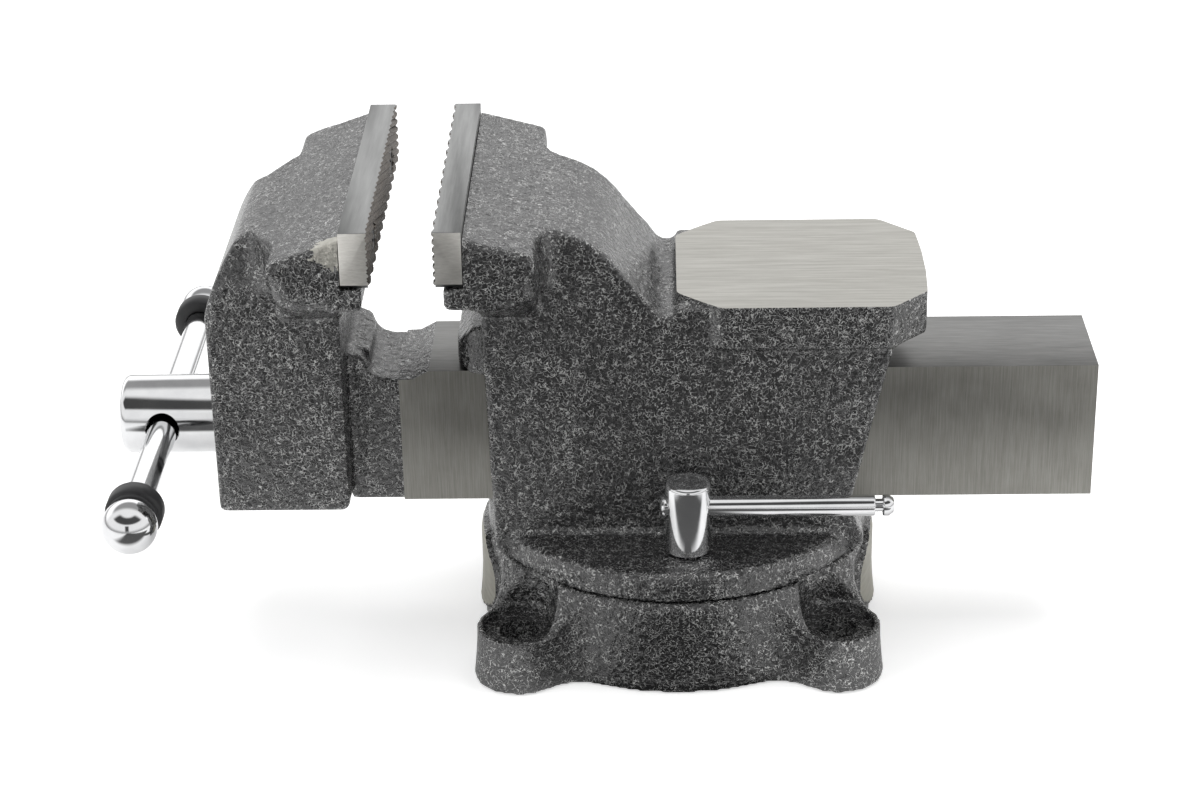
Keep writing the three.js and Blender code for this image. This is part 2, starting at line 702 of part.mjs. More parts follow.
// ---------------------------------------------------------------- assembly

function insertWithScrews(name, faceX, turned180) {
  const group = new THREE.Group();
  group.position.set(faceX, 0, insertBottom);
  if (turned180) group.rotation.z = Math.PI;
  group.add(piece(`${name}_jaw_insert`, jawInsert(), machined));
  for (const [side, y] of [['left', -1], ['right', 1]]) {
    const offset = (y * insertScrewSpacing) / 2;
    group.add(piece(`${name}_insert_screw_${side}`, insertScrew(), darkSteel, 0, offset, insertScrewRise));
  }
  return group;
}

function spindle() {
  const group = new THREE.Group();
  group.position.set(0, 0, screwHeight);
  group.add(piece('main_screw', mainScrew(), chrome));
  const washerFrom = frontFaceX - fit - washerThickness;
  const washer = ring(screwRadius + fit, headRadius + 1.5, washerFrom, washerFrom + washerThickness, 'x');
  group.add(piece('thrust_washer', washer, darkSteel));
  const springStart = channelStart + fit + springWire / 2;
  group.add(piece('spindle_spring', springCoil(), darkSteel, springStart));
  const washerX = channelStart + springLength;
  const back = ring(screwRadius + fit, channelHalf - 1, washerX, washerX + 2.4, 'x');
  group.add(piece('spring_washer', back, darkSteel));
  group.add(piece('split_pin', splitPin(), darkSteel, pinX()));
  return group;
}

const group = new THREE.Group();
group.add(piece('swivel_base', swivelBase(), hammertone));
group.add(piece('static_body', staticBody(), hammertone));
group.add(piece('spindle_nut', spindleNut(), darkSteel, nutX));
group.add(piece('spindle_nut_bolt', nutBolt(), darkSteel, nutX + nutLength / 2));
group.add(insertWithScrews('rear', rearFaceX, false));
group.add(piece('sliding_jaw', slidingJaw(), hammertone));
group.add(insertWithScrews('front', frontInsertX, true));
group.add(spindle());
group.add(handle());
group.add(swivelLock('near', 1));
group.add(swivelLock('far', -1));

export default group;
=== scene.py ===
import bmesh
import bpy
import json
import math
from mathutils import Matrix, Vector


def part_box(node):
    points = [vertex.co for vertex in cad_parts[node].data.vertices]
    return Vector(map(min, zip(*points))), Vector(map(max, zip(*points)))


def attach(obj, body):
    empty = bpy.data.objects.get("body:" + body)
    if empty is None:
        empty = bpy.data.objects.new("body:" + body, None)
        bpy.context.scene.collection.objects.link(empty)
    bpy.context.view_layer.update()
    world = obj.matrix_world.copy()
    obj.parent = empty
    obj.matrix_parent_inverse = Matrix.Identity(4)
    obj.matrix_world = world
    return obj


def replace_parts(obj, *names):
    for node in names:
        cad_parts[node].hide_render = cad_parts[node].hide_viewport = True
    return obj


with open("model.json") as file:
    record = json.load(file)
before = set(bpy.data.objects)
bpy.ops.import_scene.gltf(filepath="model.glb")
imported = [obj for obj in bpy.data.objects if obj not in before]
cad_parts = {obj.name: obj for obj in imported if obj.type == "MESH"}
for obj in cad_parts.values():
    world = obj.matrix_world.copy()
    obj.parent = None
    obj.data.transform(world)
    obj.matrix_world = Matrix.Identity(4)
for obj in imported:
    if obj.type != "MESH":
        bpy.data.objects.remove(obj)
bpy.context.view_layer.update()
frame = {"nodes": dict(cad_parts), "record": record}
record = frame["record"]

# ---------------------------------------------------------------- camera
# It stands square to the side of the vise with a long lens, and looks down
# on it from about 25 degrees.
mm = 0.001
camera_data = bpy.data.cameras.new("camera")
camera_data.sensor_width = 36
camera_data.lens = 85
camera_data.clip_start = 0.05
camera = bpy.data.objects.new("camera", camera_data)
stand = Vector((-7.1, -1117.2, 631.4)) * mm
look_down = math.radians(25.56)
look_left = math.radians(1.34)
roll = math.radians(-1.08)
camera.matrix_world = (
    Matrix.Translation(stand)
    @ Matrix.Rotation(look_left, 4, "Z")
    @ Matrix.Rotation(math.pi / 2 - look_down, 4, "X")
    @ Matrix.Rotation(roll, 4, "Z")
)
bpy.context.scene.collection.objects.link(camera)
bpy.context.scene.camera = camera
bpy.context.scene.view_settings.view_transform = "Standard"


# ---------------------------------------------------------------- studio
# A white room with big soft lights. Bright metal sees it as white panels
# with dark gaps between them, as chrome does in a light tent.
def add(tree, kind, **settings):
    made = tree.nodes.new("ShaderNode" + kind)
    for name, value in settings.items():
        setattr(made, name, value)
    return made


def feed(tree, socket, value):
    """Puts a number, a colour or another node's output into a socket."""
    if isinstance(value, bpy.types.NodeSocket):
        tree.links.new(value, socket)
    elif value is not None:
        socket.default_value = value


def math_of(tree, operation, a, b=None, c=None):
    made = add(tree, "Math", operation=operation)
    for socket, value in zip(made.inputs, (a, b, c)):
        feed(tree, socket, value)
    return made.outputs[0]


def smooth_step(tree, value, low, high):
    made = add(tree, "MapRange", interpolation_type="SMOOTHSTEP")
    feed(tree, made.inputs["Value"], value)
    made.inputs["From Min"].default_value = low
    made.inputs["From Max"].default_value = high
    return made.outputs[0]


def blended(tree, factor, a, b):
    made = add(tree, "Mix", data_type="RGBA")
    feed(tree, made.inputs["Factor"], factor)
    feed(tree, made.inputs["A"], a)
    feed(tree, made.inputs["B"], b)
    return made.outputs["Result"]


def grey(level):
    return (level, level, level, 1)


world = bpy.data.worlds.new("studio")
world.use_nodes = True
bpy.context.scene.world = world
tree = world.node_tree
tree.nodes.clear()
direction = add(tree, "SeparateXYZ")
feed(tree, direction.inputs[0], add(tree, "TexCoord").outputs["Generated"])
side, forward, height = direction.outputs
towards_camera = smooth_step(tree, math_of(tree, "MULTIPLY", forward, -1), 0.05, 0.3)
# the dark gap between the overhead panel and the two side panels
over = math_of(
    tree, "MULTIPLY", smooth_step(tree, height, 0.5, 0.6), smooth_step(tree, height, 0.93, 0.84),
)
over = math_of(tree, "MULTIPLY", over, towards_camera)
# the narrow dark gap straight ahead, between the side panels
aside = math_of(tree, "ABSOLUTE", side)
ahead = math_of(tree, "MULTIPLY", smooth_step(tree, aside, 0.17, 0.08), towards_camera)
ahead = math_of(tree, "MULTIPLY", ahead, smooth_step(tree, height, 0.5, 0.42))
gaps = math_of(tree, "MAXIMUM", over, ahead)
behind = blended(tree, smooth_step(tree, height, 0.66, 0.46), grey(0.35), grey(1.4))
lit = blended(tree, smooth_step(tree, forward, 0.1, 0.4), grey(1.0), behind)
panels = blended(tree, gaps, lit, grey(0.07))
panels = blended(tree, smooth_step(tree, height, 0.0, 0.2), grey(0.4), panels)
upward = smooth_step(tree, height, -0.3, 1.0)
ambient = blended(tree, upward, grey(0.25), grey(0.6))
path = add(tree, "LightPath")
seen = blended(tree, path.outputs["Is Glossy Ray"], ambient, panels)
straight = math_of(tree, "MAXIMUM", path.outputs["Is Camera Ray"], path.outputs["Is Transmission Ray"])
seen = blended(tree, straight, seen, grey(1.0))
background = add(tree, "Background")
feed(tree, background.inputs["Color"], seen)
tree.links.new(background.outputs[0], add(tree, "OutputWorld").inputs[0])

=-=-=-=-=

Work instructions:
Retype exactly what runs from the line containing "group.add(spindle());" through the line containing "bpy.data.objects.remove(obj)", both lines included, and stop there.

Solution:
group.add(spindle());
group.add(handle());
group.add(swivelLock('near', 1));
group.add(swivelLock('far', -1));

export default group;
=== scene.py ===
import bmesh
import bpy
import json
import math
from mathutils import Matrix, Vector


def part_box(node):
    points = [vertex.co for vertex in cad_parts[node].data.vertices]
    return Vector(map(min, zip(*points))), Vector(map(max, zip(*points)))


def attach(obj, body):
    empty = bpy.data.objects.get("body:" + body)
    if empty is None:
        empty = bpy.data.objects.new("body:" + body, None)
        bpy.context.scene.collection.objects.link(empty)
    bpy.context.view_layer.update()
    world = obj.matrix_world.copy()
    obj.parent = empty
    obj.matrix_parent_inverse = Matrix.Identity(4)
    obj.matrix_world = world
    return obj


def replace_parts(obj, *names):
    for node in names:
        cad_parts[node].hide_render = cad_parts[node].hide_viewport = True
    return obj


with open("model.json") as file:
    record = json.load(file)
before = set(bpy.data.objects)
bpy.ops.import_scene.gltf(filepath="model.glb")
imported = [obj for obj in bpy.data.objects if obj not in before]
cad_parts = {obj.name: obj for obj in imported if obj.type == "MESH"}
for obj in cad_parts.values():
    world = obj.matrix_world.copy()
    obj.parent = None
    obj.data.transform(world)
    obj.matrix_world = Matrix.Identity(4)
for obj in imported:
    if obj.type != "MESH":
        bpy.data.objects.remove(obj)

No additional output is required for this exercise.